A detective narrator who withholds crucial information may be judged unfairly unless readers ask whether the genre permits strategic concealment. An omniscient narrator in realism may seem stabilizing, while the same breadth of knowledge in metafiction may feel ironic or self-conscious. Genre changes what counts as credible, satisfying, excessive, or transgressive.
Why Genre Still Matters
Genre still matters because literary culture still depends on expectation, inheritance, and pattern. Readers continue to choose works partly by kind. Writers continue to work with recognizability, variation, and subversion. Critics continue to ask how conventions organize meaning. Institutions continue to reward, marginalize, market, and teach through genre categories. Even algorithmic recommendation systems, for all their data-driven complexity, often rely on the persistence of grouped habits of taste.
Yet genre matters most because it helps readers move from isolated reaction to comparative understanding. Once a reader sees how a work positions itself within or against inherited forms, the work becomes more intelligible. Its originality can be measured more precisely. Its risks become more visible. Its surprises become more satisfying.

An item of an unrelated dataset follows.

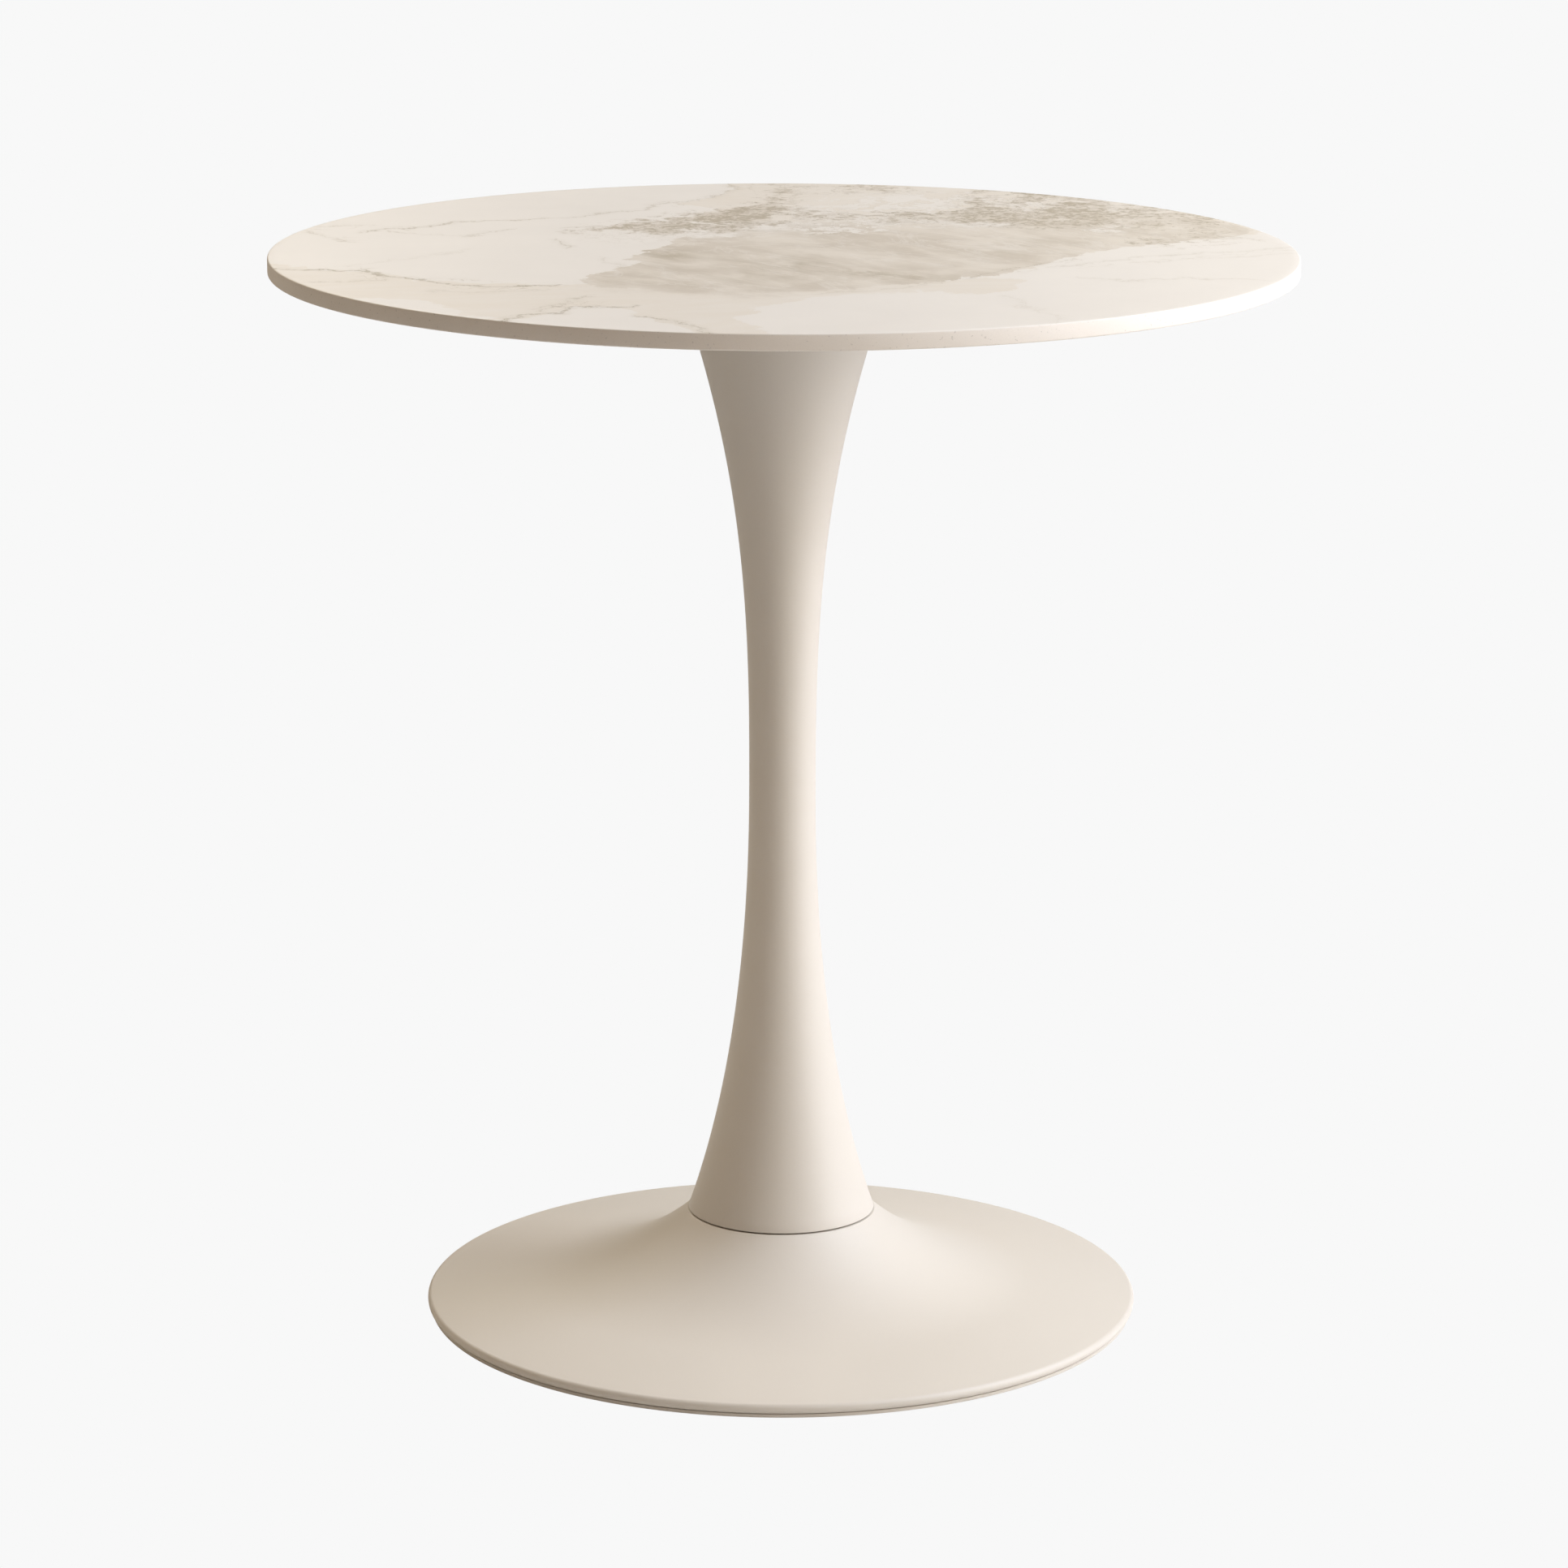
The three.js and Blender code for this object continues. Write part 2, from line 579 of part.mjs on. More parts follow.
function baseHub() {
  const [tube, flange] = [HUB_TUBE_DIAMETER / 2, HUB_FLANGE_DIAMETER / 2];
  const [inside, rodHole] = [hubInside / 2, ROD_DIAMETER / 2 + PASS];
  const body = revolve([
    [inside, hubBottom], [flange, hubBottom], [flange, hubBottom + HUB_FLANGE_THICKNESS],
    [tube, hubBottom + HUB_FLANGE_THICKNESS], [tube, hubTop - HUB_TOP_THICKNESS],
    [hubTopRadius, hubTop - HUB_TOP_THICKNESS], [hubTopRadius, hubTop],
    [spigotDiameter / 2, hubTop], [spigotDiameter / 2, spigotTop], [rodHole, spigotTop],
    [rodHole, hubTop - HUB_TOP_THICKNESS], [inside, hubTop - HUB_TOP_THICKNESS],
  ], TURN_MEDIUM);
  const passing = bar(M8_HEX.thread + 2 * PASS, hubBottom - OVERSHOOT,
    hubBottom + HUB_FLANGE_THICKNESS + OVERSHOOT, TURN_SCREW);
  const drilled = cutAround(body, passing, hubBoltCircle, around(HUB_BOLT_COUNT));
  return cutAround(drilled, pinHole, pinCircle, [0]);
}

function ballastDisc() {
  const disc = ring(2 * ballastRadius, accessDiameter, ballastBottom, ballastTop,
    BALLAST_CHAMFER, TURN_COVER);
  const tappedHole = (thread) => bar(
    thread, ballastBottom - OVERSHOOT, ballastTop + OVERSHOOT, TURN_SCREW);
  const forHub = cutAround(disc, tappedHole(M8_HEX.thread), hubBoltCircle, around(HUB_BOLT_COUNT));
  const forGlides = cutAround(forHub, tappedHole(M8.thread), edgeCircle, glideAngles);
  return cutAround(forGlides, tappedHole(M5.thread), edgeCircle, plateScrewAngles);
}

function basePlate() {
  const disc = ring(BASE_DIAMETER - 2 * PLATE_INSET, accessDiameter, plateBottom, plateTop, 0,
    TURN_COVER);
  const recess = bar(GLIDE_PAD_DIAMETER + 2 * GLIDE_RECESS_GAP, plateBottom - OVERSHOOT,
    plateTop + OVERSHOOT, TURN_SMALL);
  const sunk = flatScrewHole(M5, PLATE_THICKNESS).translate([0, 0, plateBottom]);
  return cutAround(cutAround(disc, recess, edgeCircle, glideAngles), sunk, edgeCircle, plateScrewAngles);
}

add('base_cover', baseCover(), POWDER_COAT);
add('base_hub', baseHub(), STEEL);
addAround('hub_bolt',
  hexBolt(M8_HEX, hubBottom + HUB_FLANGE_THICKNESS + SEAT, ballastBottom + HUB_BOLT_SETBACK),
  ZINC, hubBoltCircle, around(HUB_BOLT_COUNT));
addAt('locating_pin', bar(PIN_DIAMETER, pinBottom, pinBottom + PIN_LENGTH, TURN_SCREW), STEEL,
  pinCircle, 0);
add('ballast_disc', ballastDisc(), BALLAST_IRON);
add('base_plate', basePlate(), POWDER_COAT);
addAround('plate_screw',
  flatScrew(M5, ballastTop - plateBottom - PLATE_SCREW_SETBACK).translate([0, 0, plateBottom]),
  ZINC, edgeCircle, plateScrewAngles);

// ---------------------------------------------------------------- levelling glides

// The pad snaps over the stud's head and stays still on the floor while the stud is turned.
function glidePad() {
  const [outer, key] = [GLIDE_PAD_DIAMETER / 2, GLIDE_KEY_DIAMETER / 2];
  const pocket = GLIDE_HEAD_DIAMETER / 2 + SLIP;
  const pocketTop = GLIDE_PAD_FLOOR + GLIDE_HEAD_THICKNESS + 2 * SEAT;
  const mouth = M8.thread / 2 + PASS;
  const chamfer = GLIDE_PAD_CHAMFER;
  return revolve([
    [key, 0], [outer - chamfer, 0], [outer, chamfer], [outer, padHeight - chamfer],
    [outer - chamfer, padHeight], [mouth, padHeight], [mouth, pocketTop],
    [pocket, pocketTop], [pocket, GLIDE_PAD_FLOOR], [key, GLIDE_PAD_FLOOR],
  ], TURN_SMALL);
}

function glideStud() {
  const [head, shank] = [GLIDE_HEAD_DIAMETER / 2, M8.thread / 2 - SLIP];
  const bottom = GLIDE_PAD_FLOOR + SEAT;
  const shoulder = bottom + GLIDE_HEAD_THICKNESS;
  const tip = coverUndersideAt(edgeCircle / 2 + shank) - GLIDE_STUD_HEADROOM;
  const body = revolve([
    [0, bottom], [head, bottom], [head, shoulder], [shank, shoulder],
    [shank, tip - STUD_TIP_CHAMFER], [shank - STUD_TIP_CHAMFER, tip], [0, tip],
  ], TURN_SCREW);
  return body.subtract(hexBar(M8.socket, bottom - OVERSHOOT, bottom + GLIDE_SOCKET_DEPTH));
}

addAround('glide_pad', glidePad(), NYLON, edgeCircle, glideAngles);
addAround('glide_stud', glideStud(), ZINC, edgeCircle, glideAngles);

export default model;
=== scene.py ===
"""Round pedestal table: the finished surfaces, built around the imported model.

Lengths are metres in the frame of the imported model: +Z up, with the origin on the floor under
the middle of the table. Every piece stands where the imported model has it.
"""

import logging
import math
from dataclasses import dataclass
from enum import Enum

import bmesh
import bpy
from mathutils import Matrix, Vector


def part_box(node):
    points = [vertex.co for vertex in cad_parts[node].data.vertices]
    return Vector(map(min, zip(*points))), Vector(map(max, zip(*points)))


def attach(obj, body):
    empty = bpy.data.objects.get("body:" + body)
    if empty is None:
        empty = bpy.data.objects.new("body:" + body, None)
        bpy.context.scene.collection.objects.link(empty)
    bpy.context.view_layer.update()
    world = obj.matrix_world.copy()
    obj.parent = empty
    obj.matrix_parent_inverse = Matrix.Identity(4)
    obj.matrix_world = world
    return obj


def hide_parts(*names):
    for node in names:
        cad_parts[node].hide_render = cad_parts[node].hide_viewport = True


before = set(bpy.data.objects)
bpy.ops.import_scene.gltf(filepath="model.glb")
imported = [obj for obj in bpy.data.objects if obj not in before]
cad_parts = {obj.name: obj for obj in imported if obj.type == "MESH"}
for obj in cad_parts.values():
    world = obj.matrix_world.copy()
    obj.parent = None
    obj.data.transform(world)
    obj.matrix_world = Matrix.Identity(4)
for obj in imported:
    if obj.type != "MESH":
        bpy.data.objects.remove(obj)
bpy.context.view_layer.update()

log = logging.getLogger("pedestal_table")

MM = 0.001
TABLE = "table"
Point = tuple[float, float]
Colour = tuple[float, float, float]


class Slot(Enum):
    """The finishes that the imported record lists."""

    STONE = "stone"
    POWDER_COAT = "powder_coat"
    BLACK_COAT = "black_coat"
    BALLAST_IRON = "ballast_iron"
    STEEL = "steel"
    ZINC_STEEL = "zinc_steel"
    BRASS = "brass"
    RUBBER = "rubber"
    NYLON = "nylon"


def linear(colour: str) -> Colour:
    """Turn a hex colour as a paint chart gives it into scene-linear light.

    Args:
        colour: Six hex digits.

    Returns:
        Red, green and blue from 0 to 1.
    """
    shares = [int(colour[i:i + 2], 16) / 255 for i in (0, 2, 4)]
    red, green, blue = (s / 12.92 if s <= 0.04045 else ((s + 0.055) / 1.055) ** 2.4 for s in shares)
    return red, green, blue


def shade(colour: Colour, share: float) -> Colour:
    """Return the colour with a share of its brightness."""
    return colour[0] * share, colour[1] * share, colour[2] * share


# ------------------------------------------------------------------ shader maths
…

The Lasting Value of the Distinction
To study genre well is not to trap literature in boxes. It is to understand how literature makes and remakes its own conditions of legibility. Genre gives shape to expectation, allows convention to become a resource, and turns literary history into an ongoing conversation among forms. It can constrain, but it also enables. It can harden into formula, but it can also become the very thing that allows experiment to register as experiment.
That is why genre remains a central literary concept rather than a secondary sorting device. It marked a turning point because it changed how literature is written, marketed, read, argued about, and remembered. Its consequences are still unfolding wherever writers inherit forms, wherever readers bring expectations, and wherever literature surprises us by fulfilling a pattern just enough to break it at exactly the right moment.